Source data:
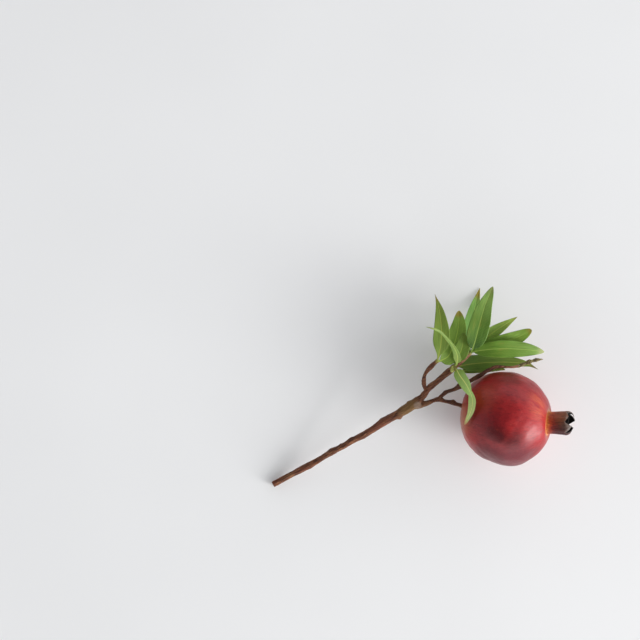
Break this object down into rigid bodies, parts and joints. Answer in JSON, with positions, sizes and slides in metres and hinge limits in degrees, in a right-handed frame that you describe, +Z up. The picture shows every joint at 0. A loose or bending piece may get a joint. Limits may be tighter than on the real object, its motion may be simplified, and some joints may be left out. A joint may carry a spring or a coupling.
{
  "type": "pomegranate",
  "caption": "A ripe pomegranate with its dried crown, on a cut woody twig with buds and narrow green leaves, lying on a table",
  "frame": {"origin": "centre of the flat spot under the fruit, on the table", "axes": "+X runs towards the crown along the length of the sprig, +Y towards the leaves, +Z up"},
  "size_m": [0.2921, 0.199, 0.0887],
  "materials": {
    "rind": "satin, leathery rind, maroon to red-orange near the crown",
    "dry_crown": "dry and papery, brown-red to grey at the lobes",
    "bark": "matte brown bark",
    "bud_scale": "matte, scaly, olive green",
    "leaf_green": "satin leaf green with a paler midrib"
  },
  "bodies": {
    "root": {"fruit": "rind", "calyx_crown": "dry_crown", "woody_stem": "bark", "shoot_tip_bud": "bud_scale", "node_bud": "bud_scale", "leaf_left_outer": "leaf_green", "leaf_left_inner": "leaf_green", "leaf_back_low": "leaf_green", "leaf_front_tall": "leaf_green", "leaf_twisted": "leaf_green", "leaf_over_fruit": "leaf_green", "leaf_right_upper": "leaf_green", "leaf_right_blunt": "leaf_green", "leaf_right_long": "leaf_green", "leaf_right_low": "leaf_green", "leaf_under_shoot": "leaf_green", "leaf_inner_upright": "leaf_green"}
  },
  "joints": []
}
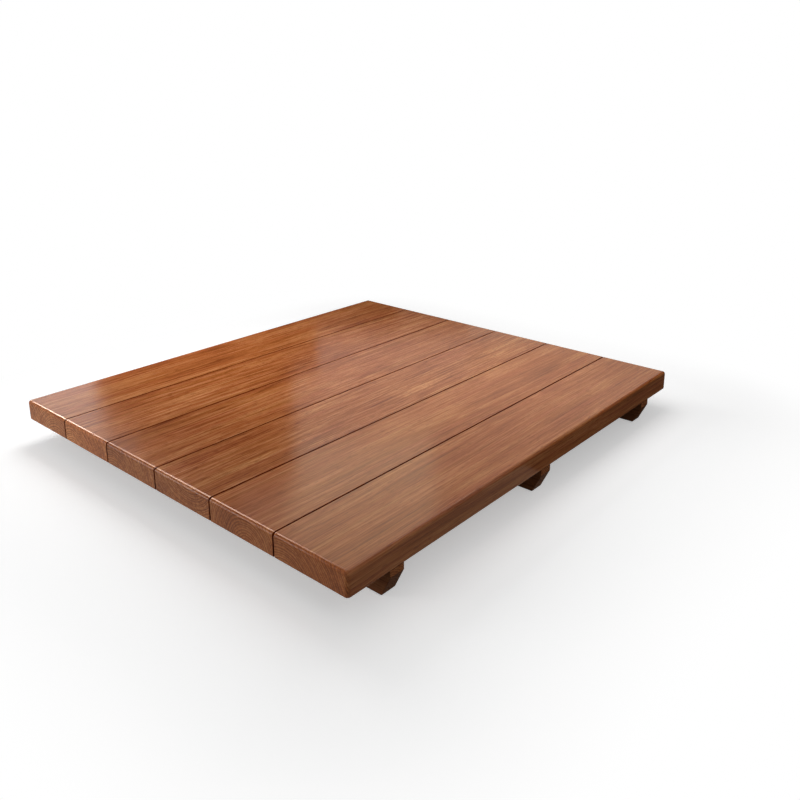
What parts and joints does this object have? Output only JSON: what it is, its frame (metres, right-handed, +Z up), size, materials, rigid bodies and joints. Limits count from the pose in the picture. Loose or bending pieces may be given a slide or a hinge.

Challenge: Every entry must be output again, exactly as written above.

Answer to the task:
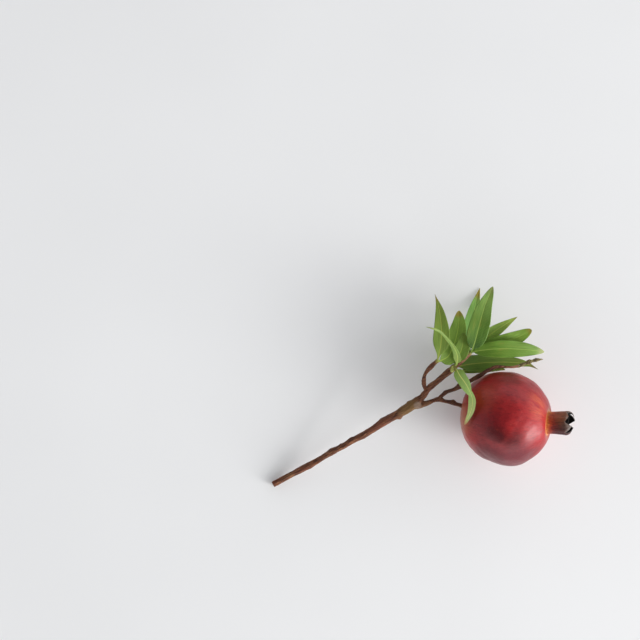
Break this object down into rigid bodies, parts and joints. Answer in JSON, with positions, sizes and slides in metres and hinge limits in degrees, in a right-handed frame that you describe, +Z up. The picture shows every joint at 0. A loose or bending piece may get a joint. Limits may be tighter than on the real object, its motion may be simplified, and some joints may be left out. A joint may carry a spring or a coupling.
{
  "type": "pomegranate",
  "caption": "A ripe pomegranate with its dried crown, on a cut woody twig with buds and narrow green leaves, lying on a table",
  "frame": {"origin": "centre of the flat spot under the fruit, on the table", "axes": "+X runs towards the crown along the length of the sprig, +Y towards the leaves, +Z up"},
  "size_m": [0.2921, 0.199, 0.0887],
  "materials": {
    "rind": "satin, leathery rind, maroon to red-orange near the crown",
    "dry_crown": "dry and papery, brown-red to grey at the lobes",
    "bark": "matte brown bark",
    "bud_scale": "matte, scaly, olive green",
    "leaf_green": "satin leaf green with a paler midrib"
  },
  "bodies": {
    "root": {"fruit": "rind", "calyx_crown": "dry_crown", "woody_stem": "bark", "shoot_tip_bud": "bud_scale", "node_bud": "bud_scale", "leaf_left_outer": "leaf_green", "leaf_left_inner": "leaf_green", "leaf_back_low": "leaf_green", "leaf_front_tall": "leaf_green", "leaf_twisted": "leaf_green", "leaf_over_fruit": "leaf_green", "leaf_right_upper": "leaf_green", "leaf_right_blunt": "leaf_green", "leaf_right_long": "leaf_green", "leaf_right_low": "leaf_green", "leaf_under_shoot": "leaf_green", "leaf_inner_upright": "leaf_green"}
  },
  "joints": []
}
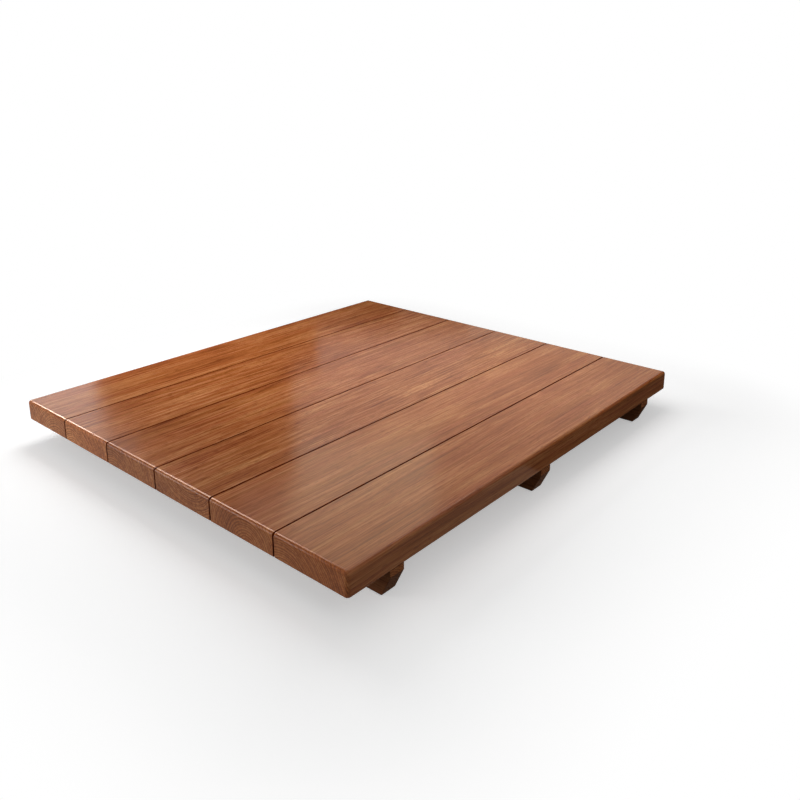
What parts and joints does this object have? Output only JSON: what it is, its frame (metres, right-handed, +Z up), size, materials, rigid bodies and joints. Limits count from the pose in the picture. Loose or bending pieces may be given a slide or a hinge.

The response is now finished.